Prima di Klay Thompson,
molto prima di lui, c’era stato Mychal Thompson, il padre, un centro di 2.08
che avrebbe giocato anche a Caserta, nato e cresciuto a Nassau, la capitale
delle Isole Bahamas. Con la famiglia si trasferì presto negli Stati Uniti, a
Miami. Fu qui che conobbe il basket e diventò una star. La sua squadra del
liceo, Jackson High, vinse 33 partite a zero nel suo ultimo anno a scuola.
Purtroppo, quattro starters incluso Thompson erano accademicamente non
eleggibili, tutti provenienti da Cuba o dalle Bahamas. La stagione sarebbe
stata invalidata. Per Thompson sarebbe diventato un tema ricorrente.
Mychal scelse di andare
all’università del Minnesota, passando dal sole al freddo in un batter di
ciglia. Nel 1974, da freshman, pensò di mettersi in tasca qualche dollaro
vendendo alcuni biglietti delle proprie partite come facevano in tanti. Non
immaginava fosse un reato. In seguito l’avrebbero squalificato per sette gare.

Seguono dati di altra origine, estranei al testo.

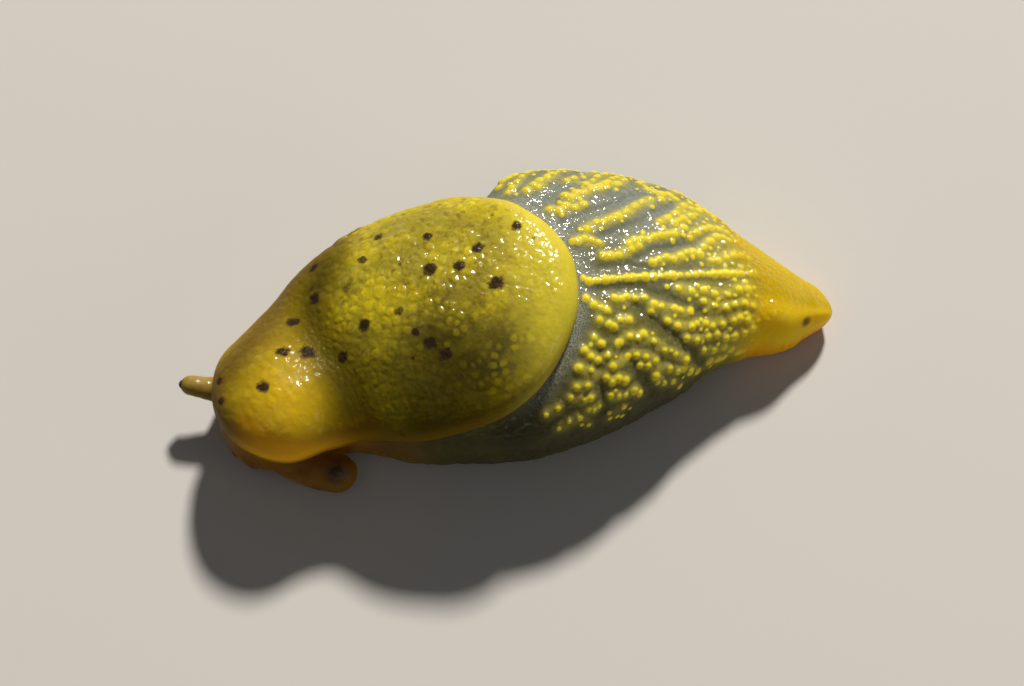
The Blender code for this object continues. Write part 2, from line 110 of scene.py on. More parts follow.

Mychal restituì tutti i soldi per dimostrare la propria buona fede ma era
troppo tardi. Nel 1976 la NCAA colpì duro Minnesota. L’università rispose
proteggendo Thompson e rifiutando le sanzioni. La NCAA rispose estendendole a
tutte le squadre della scuola. Dopo l’anno da junior, Mychal ricevette una
proposta contrattuale da 1.5 milioni dai Buffalo Braves della NBA. A quei tempi
si poteva fare. Buffalo gli garantì la scelta. Lui rifiutò perché sentiva di
avere un debito nei confronti della sua università che l’aveva difeso quando
sarebbe stato molto più semplice scaricarlo. Tornò per una stagione da senior
sensazionale e il giorno dell’ultima partita lo celebrarono ritirandogli la
maglia numero 43. Nel 1978 fu scelto al numero 1 dei draft dai Portland Trail
Blazers. E cominciò una carriera importante.